Yamaguchi's comments came after data showed on Friday consumer prices fell a record 1.1 percent in the year to May, with clear evidence that demand was evaporating.
"We expect falls in core consumer prices to shrink after summer. We judge that Japan is not in spiralling deflation," Yamaguchi told a committee of parliament's upper house.
The central bank is forecasting two years of deflation, so declining prices alone are unlikely to push it back into full-blown quantitative easing, which in Japan involved flooding the banking system with cash to meet a specific monetary target.

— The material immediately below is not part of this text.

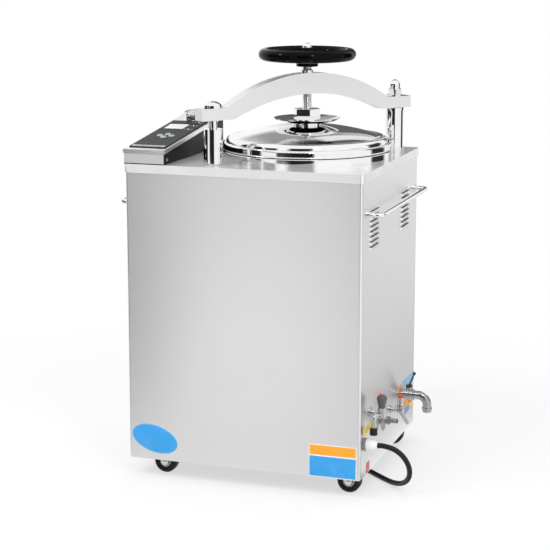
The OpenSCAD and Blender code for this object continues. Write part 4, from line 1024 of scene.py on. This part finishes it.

But the bank has already been expanding its balance sheet. It has ramped up its buying of government bonds twice since December, effectively capping bond yields and borrowing costs, as the financial crisis ripped through global markets.
Expectations that the world's no. 2 economy will start growing again after four straight quarters of contraction have prompted speculation that the central bank may start thinking about phasing out emergency steps introduced in the midst of the global financial turmoil.
But the OECD said last week the BOJ should extend its unconventional policy measures, such as corporate debt purchases and increased buying of government bonds well into next year to battle deflation. [ID:nSP477873]
Friday's data showed the so-called core-core inflation index fell 0.5 percent from a year earlier, the biggest decline in almost two years. This measure strips out both energy and food prices and is similar to the underlying inflation gauges used in Europe and North America. [ID:nT58234] (Reporting by Hideyuki Sano; Editing by Kazunori Takada)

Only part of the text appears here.